The internal audit department prepares and implements a robust audit plan, to assess the adequacy and effectiveness of Hafnia’s governance, risk management and internal controls. This includes the operational, financial, compliance and information technology controls. Without assuming management responsibility, internal audit also provides independent, objective assurance and consulting services designed to add value and improve Hafnia’s operations and ensure that the control environment works effectively.
This helps Hafnia accomplish its stated objectives and goals by bringing a systematic, disciplined approach to add value and improve governance, risk management and internal controls. The Audit Committee is responsible for approving the terms of reference of internal audit and reviews the internal audit function’s adequacy and effectiveness. The Audit Committee also ensures that processes are in place for recommendations raised in internal audit reports and dealt within a timely manner.
The internal audit department is staffed with individuals with the relevant qualifications and experience. However, where appropriate, independent internal or external technical specialists will be engaged to supplement the core team, and quality assurance and improvement practices. Internal auditors are expected to apply the care and skill expected of a prudent and competent auditor and consider using technology-based audit and other data analysis techniques in their work.
Hafnia has established a clear and concise authorisation manual that sets out, describes and defines roles and responsibilities in all aspects of the Company’s business financials, including:
- Governance & Senior Appointments
- Budgeting & Expenditure
- Financing & Financial Risk Management
- Public Relations, Media & Communication
- Legal & Liability Management
- Sales & Purchase Of Vessels
- Bunkers & Agents
- The Pools
Hafnia’s Remuneration Committee comprises of two Members; Andreas Sohmen-Pao (Chair-man) and Erik Bartnes (Committee Member). The Board considers that Andreas Sohmen-Pao, who has many years of experience in senior management positions and on various Boards is well qualified to chair the Remuneration Committee. Together, the Remuneration Committee collectively have strong management experience and expertise on remuneration issues.
The Members of the Remuneration Committee shall serve while they remain part of the Board of Directors, or until the Board of Directors decide otherwise or wish to retire from their appointment as Members of the Remuneration Committee. Any remuneration to be paid to the Remuneration Committee members is to be decided at the annual general meeting.
The Remuneration Committee’s primary purpose is to assist the Board of Directors in discharging its duty relating to determining the management’s compensation.
This includes but is not limited to:
- Oversee the governance of Hafnia’s remuneration policy
- Oversee the remuneration of the Board and Management
- Reviews Management annual increments, variable bonuses and incentive awards
- Approves framework of remuneration for the entire organisation, including increment and incentives
The Remuneration Committee shall report and make recommendations to the Board of Directors, but the Board of Directors retains responsibility for implementing such recommendations.
As provided for in its by-laws, Hafnia has established a Nomination Committee in the 2020 annual general meeting of the Company.
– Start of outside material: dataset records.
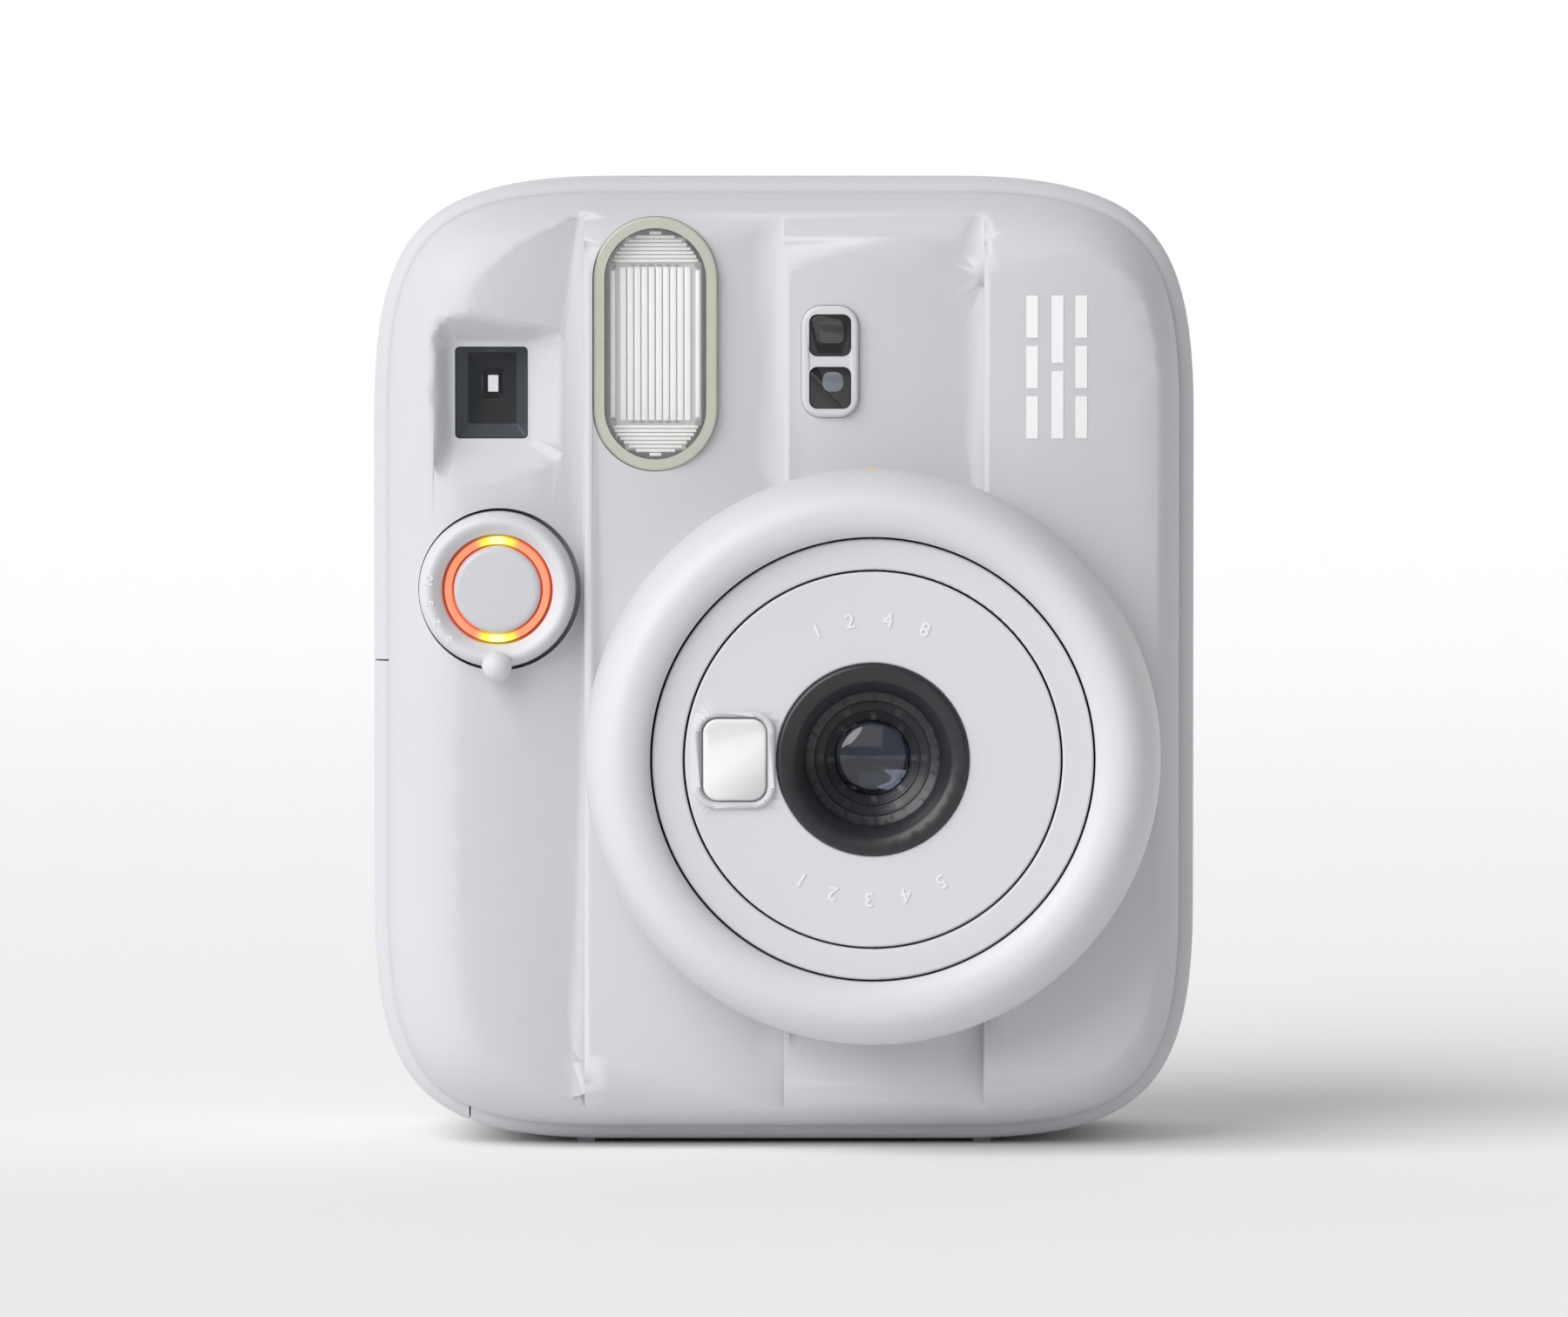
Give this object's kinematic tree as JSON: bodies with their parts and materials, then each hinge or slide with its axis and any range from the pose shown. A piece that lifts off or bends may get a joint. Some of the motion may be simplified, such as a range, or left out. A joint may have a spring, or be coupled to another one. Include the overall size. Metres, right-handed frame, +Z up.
{
  "type": "instant camera",
  "caption": "Instant film camera with a twist-out lens, pleated front, flash, finder, shutter button with self-timer dial, hinged film door and battery cover.",
  "frame": {"origin": "middle of the bounding box's bottom face, on the surface that the camera stands on", "axes": "+X to the right seen from the front, +Y from the lens towards the film door, +Z up"},
  "size_m": [0.104, 0.0666, 0.1228],
  "materials": {
    "shell": "fine satin texture, light clay white",
    "ring": "smooth satin, light clay white",
    "button": "smooth satin",
    "trim": "satin",
    "inner_black": "dead matt black",
    "grey_trim": "dark satin",
    "blade": "thin black-coated steel",
    "light_ring": "translucent coral",
    "gasket": "smoky translucent",
    "clear": "clear",
    "dark_window": "smoked clear plastic",
    "mirror": "convex mirror",
    "reflector": "bright reflector",
    "spring_steel": "bright steel",
    "roller": "ground steel",
    "gear": "natural acetal",
    "motor": "plated can",
    "cells": "printed jacket over a metal can",
    "capacitor": "shrink sleeve",
    "board": "solder mask",
    "chips": "moulded packages",
    "counter": "white printed dial",
    "feet": "soft grey rubber"
  },
  "bodies": {
    "housing": {"front_cover": "shell", "rear_body": "shell", "film_chassis": "inner_black", "roller_frame": "inner_black", "light_tunnel": "inner_black", "lens_mount": "inner_black", "gear_plate": "inner_black", "drive_motor": "motor", "button_mount": "inner_black", "timer_light_ring": "light_ring", "shutter_switch": "inner_black", "main_board": "board", "board_parts": "chips", "flash_capacitor": "capacitor", "flash_gasket": "gasket", "flash_window": "clear", "flash_reflector": "reflector", "flash_tube": "clear", "sensor_frame": "trim", "sensor_windows": "dark_window", "finder_tunnel": "inner_black", "eyepiece": "grey_trim", "finder_lenses": "clear", "counter_window": "clear", "film_exit_frame": "grey_trim", "housing_screws": "spring_steel", "foot_strips": "feet", "battery_holder": "inner_black", "battery_contacts": "spring_steel", "battery_cells": "cells", "hinge_pin": "spring_steel", "latch_spring": "spring_steel", "pick_spring": "spring_steel", "button_spring": "spring_steel"},
    "battery_cover": {"battery_cover": "shell"},
    "film_door": {"film_door": "shell", "door_panel": "inner_black", "film_door_window": "dark_window", "pressure_springs": "spring_steel"},
    "door_latch": {"door_latch": "grey_trim"},
    "lens_ring": {"lens_ring": "ring"},
    "lens_sleeve": {"lens_sleeve": "ring"},
    "lens_barrel": {"lens_barrel": "ring", "lens_bezel": "grey_trim", "lens_glasses": "clear", "shutter_plate": "inner_black", "rear_lens_cell": "inner_black", "selfie_mirror": "mirror"},
    "left_blade": {"left_shutter_blade": "blade"},
    "right_blade": {"right_shutter_blade": "blade"},
    "drive_roller": {"drive_roller": "roller", "roller_gear": "gear"},
    "pinch_roller": {"pinch_roller": "roller"},
    "upper_gear": {"upper_gear": "gear"},
    "lower_gear": {"lower_gear": "gear"},
    "motor_pinion": {"motor_pinion": "gear"},
    "film_pick": {"film_pick": "gear"},
    "counter_dial": {"counter_dial": "counter"},
    "self_timer_dial": {"self_timer_dial": "button"},
    "shutter_button": {"shutter_button": "button"}
  },
  "joints": [
    {"name": "battery_cover_slide", "type": "slide", "parent": "housing", "child": "battery_cover", "axis": [-1, 0, 0], "range_m": [0, 0.014]},
    {"name": "film_door_hinge", "type": "hinge", "parent": "housing", "child": "film_door", "pos_m": [0.04875, 0.03195, 0.0617], "axis": [0, 0, -1], "range_deg": [0, 100]},
    {"name": "door_latch_slide", "type": "slide", "parent": "housing", "child": "door_latch", "axis": [-1, 0, 0], "range_m": [0, 0.003], "stiffness_N_per_m": 250, "springref_m": -0.001, "deforming": ["latch_spring"]},
    {"name": "lens_ring_turn", "type": "hinge", "parent": "housing", "child": "lens_ring", "pos_m": [0.0111, 0, 0.0502], "axis": [0, -1, 0], "range_deg": [0, 60]},
    {"name": "lens_sleeve_slide", "type": "slide", "parent": "housing", "child": "lens_sleeve", "axis": [0, -1, 0], "range_m": [0, 0.006]},
    {"name": "lens_barrel_slide", "type": "slide", "parent": "lens_sleeve", "child": "lens_barrel", "axis": [0, -1, 0], "range_m": [0, 0.006]},
    {"name": "left_blade_turn", "type": "hinge", "parent": "lens_barrel", "child": "left_blade", "pos_m": [0.0028, -0.0222, 0.0502], "axis": [0, 1, 0], "range_deg": [0, 45], "stiffness_Nm_per_rad": 0.0005, "springref_deg": -17.19},
    {"name": "right_blade_turn", "type": "hinge", "parent": "lens_barrel", "child": "right_blade", "pos_m": [0.0194, -0.0216, 0.0502], "axis": [0, 1, 0], "range_deg": [0, 45]},
    {"name": "shutter_button_press", "type": "slide", "parent": "housing", "child": "shutter_button", "axis": [0, 1, 0], "range_m": [0, 0.0012], "stiffness_N_per_m": 700, "springref_m": -0.001, "deforming": ["button_spring"]},
    {"name": "self_timer_turn", "type": "hinge", "parent": "housing", "child": "self_timer_dial", "pos_m": [-0.0361, -0.0175, 0.071], "axis": [0, 1, 0], "range_deg": [0, 40]},
    {"name": "drive_roller_turn", "type": "hinge", "parent": "housing", "child": "drive_roller", "pos_m": [0.0111, 0.0069, 0.1091], "axis": [1, 0, 0], "continuous": true},
    {"name": "pinch_roller_turn", "type": "hinge", "parent": "housing", "child": "pinch_roller", "pos_m": [0.0111, 0.0139, 0.1091], "axis": [1, 0, 0], "continuous": true},
    {"name": "upper_gear_turn", "type": "hinge", "parent": "housing", "child": "upper_gear", "pos_m": [-0.0228, 0.0094, 0.09798], "axis": [1, 0, 0], "continuous": true},
    {"name": "lower_gear_turn", "type": "hinge", "parent": "housing", "child": "lower_gear", "pos_m": [-0.0228, 0.0104, 0.08421], "axis": [1, 0, 0], "continuous": true},
    {"name": "motor_pinion_turn", "type": "hinge", "parent": "housing", "child": "motor_pinion", "pos_m": [-0.0228, 0.0134, 0.07384], "axis": [1, 0, 0], "continuous": true},
    {"name": "film_pick_slide", "type": "slide", "parent": "housing", "child": "film_pick", "axis": [0, 0, 1], "range_m": [0, 0.007], "stiffness_N_per_m": 60, "springref_m": -0.002, "deforming": ["pick_spring"]},
    {"name": "counter_dial_turn", "type": "hinge", "parent": "housing", "child": "counter_dial", "pos_m": [-0.0369, 0.0291, 0.071], "axis": [0, 1, 0], "range_deg": [0, 300]}
  ],
  "couplings": [
    {"joint": "lens_sleeve_slide", "follows": "lens_ring_turn", "m_per_rad": 0.005729},
    {"joint": "lens_barrel_slide", "follows": "lens_ring_turn", "m_per_rad": 0.005729},
    {"joint": "right_blade_turn", "follows": "left_blade_turn", "ratio": 1},
    {"joint": "pinch_roller_turn", "follows": "drive_roller_turn", "ratio": -1},
    {"joint": "upper_gear_turn", "follows": "drive_roller_turn", "ratio": -0.72727},
    {"joint": "lower_gear_turn", "follows": "drive_roller_turn", "ratio": 0.66667},
    {"joint": "motor_pinion_turn", "follows": "drive_roller_turn", "ratio": -1.3333}
  ]
}
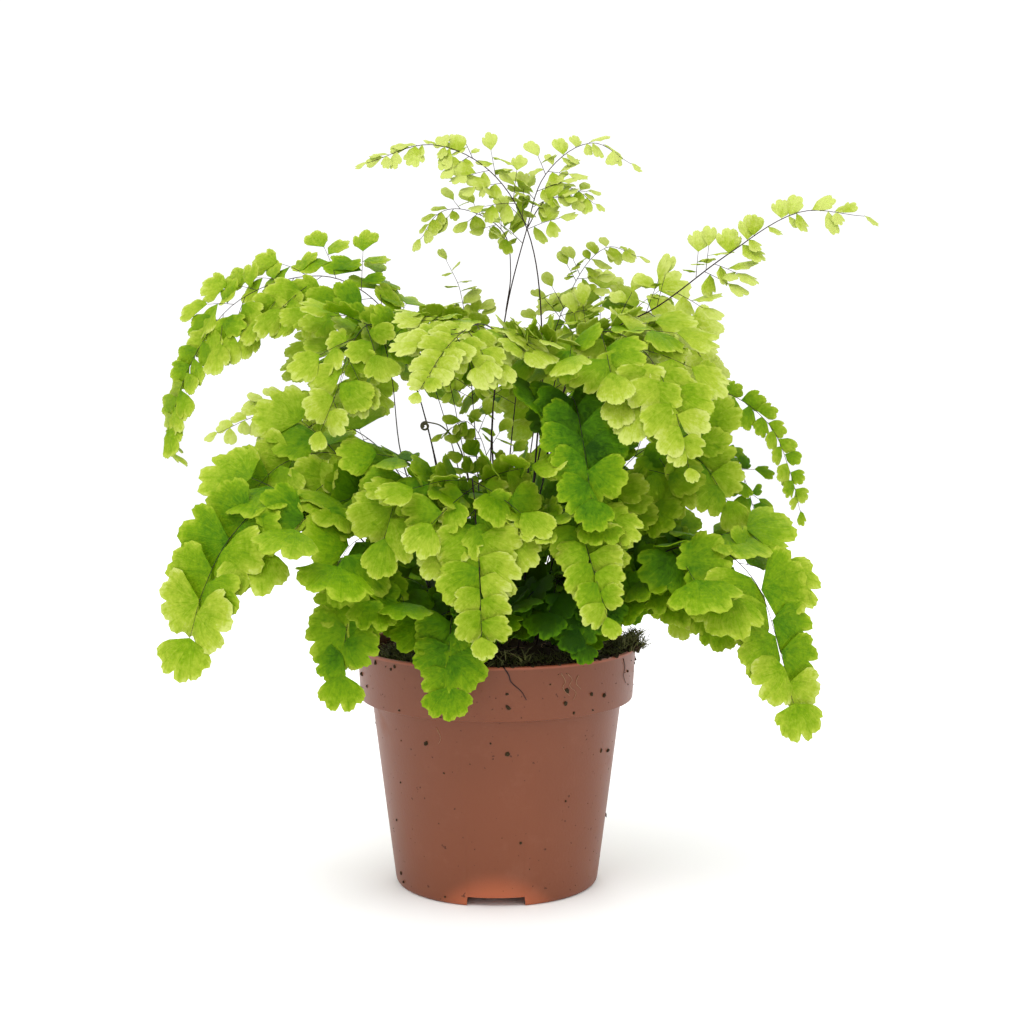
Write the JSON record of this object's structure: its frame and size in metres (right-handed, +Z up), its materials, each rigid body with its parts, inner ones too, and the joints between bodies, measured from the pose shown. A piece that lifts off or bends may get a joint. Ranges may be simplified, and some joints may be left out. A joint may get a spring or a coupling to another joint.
{
  "type": "potted fern",
  "caption": "Bushy maidenhair fern with thin dark stalks, fan-shaped leaflets and arching fronds, growing in soil in a tapered round plastic nursery pot with a banded rim.",
  "frame": {"origin": "on the ground under the middle of the plant's bounding box, within about 3 mm of the pot's axis", "axes": "+Z up along the pot's axis, -Y towards the front of the plant, +X to its right as seen from the front"},
  "size_m": [0.3049, 0.2183, 0.3217],
  "materials": {
    "pot": "satin terracotta-coloured moulded plastic",
    "soil": "dark moist peat, rough",
    "stalk": "smooth, nearly black, slightly shiny",
    "blade": "thin fresh green leaflets, slightly translucent",
    "crozier": "soft green-brown young frond"
  },
  "bodies": {
    "root": {"pot": "pot", "soil": "soil", "crozier": "crozier", "stalk_tall_left": "stalk", "stalk_tall_right": "stalk", "stalk_right_high": "stalk", "stalk_left_arch": "stalk", "stalk_left_mid": "stalk", "stalk_low_left": "stalk", "stalk_left_rim": "stalk", "stalk_left_shade": "stalk", "stalk_top_front": "stalk", "stalk_top_right": "stalk", "stalk_top_back": "stalk", "stalk_right_arch": "stalk", "stalk_centre_shade": "stalk", "stalk_centre_right": "stalk", "stalk_centre_front": "stalk", "stalk_front_rim": "stalk", "stalk_centre_low": "stalk", "stalk_right_low": "stalk", "stalk_right_inner": "stalk", "stalk_right_mid": "stalk", "stalk_right_thin": "stalk", "stalk_mid_left": "stalk", "stalk_back_left": "stalk", "stalk_back_mid": "stalk", "stalk_back_right": "stalk", "stalk_back_low_left": "stalk", "stalk_back_low_right": "stalk", "stalk_back_low_mid": "stalk", "blade_tall_left": "blade", "blade_tall_right": "blade", "blade_right_high": "blade", "blade_left_arch": "blade", "blade_left_mid": "blade", "blade_low_left": "blade", "blade_left_rim": "blade", "blade_left_shade": "blade", "blade_top_front": "blade", "blade_top_right": "blade", "blade_top_back": "blade", "blade_right_arch": "blade", "blade_centre_shade": "blade", "blade_centre_right": "blade", "blade_centre_front": "blade", "blade_front_rim": "blade", "blade_centre_low": "blade", "blade_right_low": "blade", "blade_right_inner": "blade", "blade_right_mid": "blade", "blade_right_thin": "blade", "blade_mid_left": "blade", "blade_back_left": "blade", "blade_back_mid": "blade", "blade_back_right": "blade", "blade_back_low_left": "blade", "blade_back_low_right": "blade", "blade_back_low_mid": "blade"}
  },
  "joints": []
}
The Nomination Committee comprises of three Members; Andreas Sohmen-Pao (Chairman), Bjarte Bøe (Committee Member) and Elaine Yew Wen Suen (Committee Member). The Members of the Nomination Committee shall serve until the Annual General Meeting (AGM) determines or they wish to retire from their appointment as they of the Nomination Committee.
The Nomination Committee’s primary purpose is to identify and nominate candidates for the appointment, re-appointment or termination of Members and Chairman of the Board of Directors, and make recommendations for these persons’ remuneration. The Nomination Committee plays an essential role in emphasising transparency and meritocracy at Hafnia. It plans for board succession while ensuring only candidates with the suitable attributes and expertise capable of contributing to the Company’s success are appointed.